= Kurt von Fritz =

German classical philologist

Karl Albert Kurt von Fritz (25 August 1900, Metz – 16 July 1985, Feldafing) was a German classical philologist.

Appointed to a professorship for Greek at the University of Rostock in 1933, he was one of only two German professors (the other one being Karl Barth) to refuse to swear the oath of loyalty to Adolf Hitler in 1934, and was therefore dismissed in 1935. He left Germany and held posts at Corpus Christi College, Oxford, Reed College, and Columbia University. In 1954, von Fritz returned to Germany, initially to the Free University of Berlin. From 1958 until his retirement in 1968, he taught at LMU Munich.

Kurt von Fritz was a member of the Bavarian Academy of Sciences from 1959, a corresponding member of the Austrian Academy of Sciences from 1962 and a corresponding fellow of the British Academy from 1973.

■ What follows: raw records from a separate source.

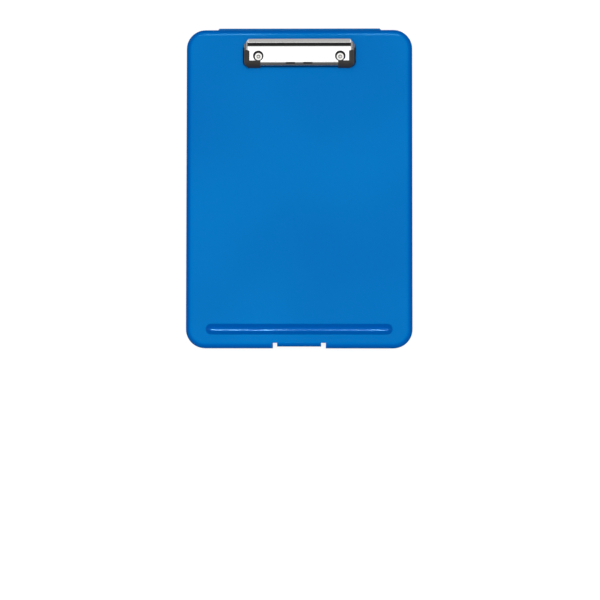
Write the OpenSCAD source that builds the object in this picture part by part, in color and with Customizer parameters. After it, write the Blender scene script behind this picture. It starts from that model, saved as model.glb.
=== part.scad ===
// Storage clipboard box: a shallow tray, a hinged writing lid and a low spring clip riveted to the lid.
// X runs across the box, Y towards the hinge and Z up. The origin is on the resting face, under the
// middle of the whole box, hinge barrel included. The box is modelled shut.

/* [Box] */
// Width across the box
box_w = 250; // [230:1:300]
// Depth from the latch edge to the hinge edge, without the hinge barrel
box_d = 353; // [320:1:400]
// Plan radius of the four corners
corner_r = 21; // [17:0.5:26]
// Height of the tray's outer wall
tray_h = 10.8; // [9.5:0.1:16]
// Height of the lid's outer wall
lid_h = 13; // [11:0.1:18]
// Gap between the two rims when the box is shut
rim_gap = 0.2; // [0.1:0.05:0.5]
// Thickness of both shells' side walls
wall_t = 2; // [1.6:0.1:2.6]
// Thickness of the tray's floor
floor_t = 2; // [1.6:0.1:3]
// Thickness of the lid's writing plate
plate_t = 2.2; // [1.8:0.1:3]
// Radius of the tray's lower edge
tray_edge_r = 3.5; // [2.8:0.1:5]
// Radius of the lid's upper edge
lid_edge_r = 6.5; // [3.5:0.1:7]

/* [Rim tongue] */
// Thickness of the tongue that rises inside the lid
tongue_t = 1.3; // [1:0.1:1.8]
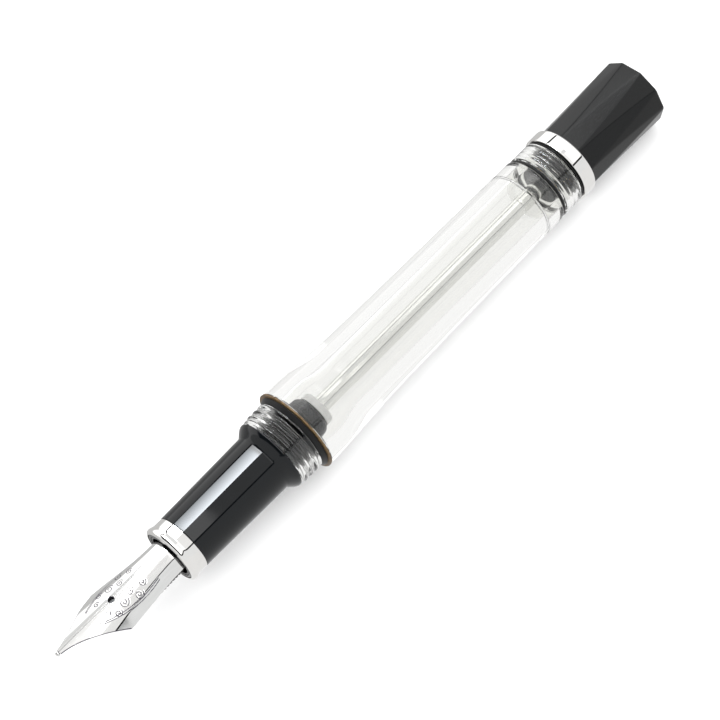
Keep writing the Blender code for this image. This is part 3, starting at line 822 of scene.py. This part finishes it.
def make_floor():
    """The floor leans a little, so that it touches the sealing ring and the knob. The other sheets in
    its place are what polished faces reflect, and what shows through clear plastic."""
    ring_low = Vector((middle("cap_o_ring") * MM, 0.0, 0.0))
    knob_low = Vector((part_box("knob")[1][0], 0.0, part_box("knob")[0][2]))
    slope = (knob_low.z - ring_low.z) / (knob_low.x - ring_low.x)

    def plane(name, near, far, material):
        corners = []
        for x, y in ((-3.0, near), (3.0, near), (3.0, far), (-3.0, far)):
            corners.append((x, y, (x - ring_low.x) * slope))
        return staged(name, corners, [(0, 1, 2, 3)], material)

    white = finish("floor_white", (0.62, 0.62, 0.62), (0.8, 0.9), grain=40.0, tint=0.01, relief=0.0,
                   specular=0.0)
    shader = white.node_tree.nodes["Principled BSDF"]
    shader.inputs["Emission Color"].default_value = (1.0, 1.0, 1.0, 1.0)
    shader.inputs["Emission Strength"].default_value = 0.28
    seen = plane("floor", -3.0, 3.0, white)
    seen.visible_glossy = False
    seen.visible_transmission = False
    for name, near, far, strength in (
        ("floor_near", -3.0, 0.0, 0.88), ("floor_far", 0.0, 3.0, 0.62), ("floor_through", -3.0, 3.0, 1.02),
    ):
        other = plane(name, near, far, glow(name + "_glow", strength))
        other.visible_camera = False
        other.visible_diffuse = False
        other.visible_shadow = False
        other.visible_glossy = name != "floor_through"
        other.visible_transmission = name == "floor_through"


def make_stage():
    world = bpy.data.worlds.new("studio")
    bpy.context.scene.world = world
    world.use_nodes = True
    background = world.node_tree.nodes["Background"]
    background.inputs["Color"].default_value = (0.98, 0.99, 1.0, 1.0)
    background.inputs["Strength"].default_value = 0.88
    make_floor()
    black = glow("black_cloth", 0.0)
    cool = (0.9, 0.95, 1.0)
    # What each stretch of the pen mirrors to the camera lies further along its softbox.
    nib_end, ring_start, far_end = 0.136, 0.47, 1.2
    panel("softbox_nib", -42, 4, -0.12, nib_end, glow("softbox_nib_light", 0.75, 1.15, 1.25))
    strong = (
        panel("softbox_grip", -42, 4, nib_end, 0.21, glow("softbox_grip_light", 10.0, 22.0, 36.0, cool)),
        panel("softbox_neck", -42, 4, 0.21, 0.262, glow("softbox_neck_light", 8.0, 12.0, 12.0)),
    )
    for piece in strong:
        piece.visible_transmission = False
    panel("softbox_barrel", -42, 4, 0.262, ring_start, glow("softbox_barrel_light", 1.2, 1.6, 1.7))
    panel("softbox_knob", -42, 14, ring_start, 0.62, glow("softbox_knob_light", 1.2, 3.0, 3.0))
    panel("softbox_far_frame", -47.5, -42, 0.17, 0.62, black)
    panel("far_wall", -85, -47.5, -0.8, 0.9, glow("far_wall_light", 1.5))
    panel("near_front", 5, 54, -0.12, 0.15, glow("near_front_light", 2.6))
    panel("near_middle", 5, 54, 0.15, 0.4, glow("near_middle_light", 0.95))
    panel("near_rear", 14.5, 54, 0.4, far_end, glow("near_rear_light", 1.2))
    panel("near_strip", 54.5, 59.5, -1.5, 1.5, black)
    panel("camera_opening", -42, 54, -1.0, -0.12, glow("opening_dark", 0.04))
    sky = panel("sky", -55, 55, -2.0, 2.0, glow("sky_light", 2.6), distance=1.3)
    sky.visible_camera = False
    sky.visible_glossy = False
    sky.visible_transmission = False
    sky.visible_diffuse = True


make_stage()
bpy.context.scene.view_settings.view_transform = "Standard"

Von Fritz gave the Howison Lectures in Philosophy in 1957. In 1981, he received the Sigmund Freud Prize for Academic Prose from the German Academy for Language and Literature.

== Selected Works ==
- Philosophie und sprachlicher Ausdruck bei Demokrit, Plato und Aristoteles. New York 1938.
- Pythagorean Politics in Southern Italy. An Analysis of the Sources. New York 1940.
- The theory of the Mixed Constitution in Antiquity. New York 1954.
- Antike und moderne Tragödie. Neun Abhandlungen. Berlin 1962.
- Die griechische Geschichtsschreibung. Berlin 1967.
- The Relevance of Ancient Social and Political Philosophy for our Times. A Short Introduction to the Problem. Boston/Berlin 1974.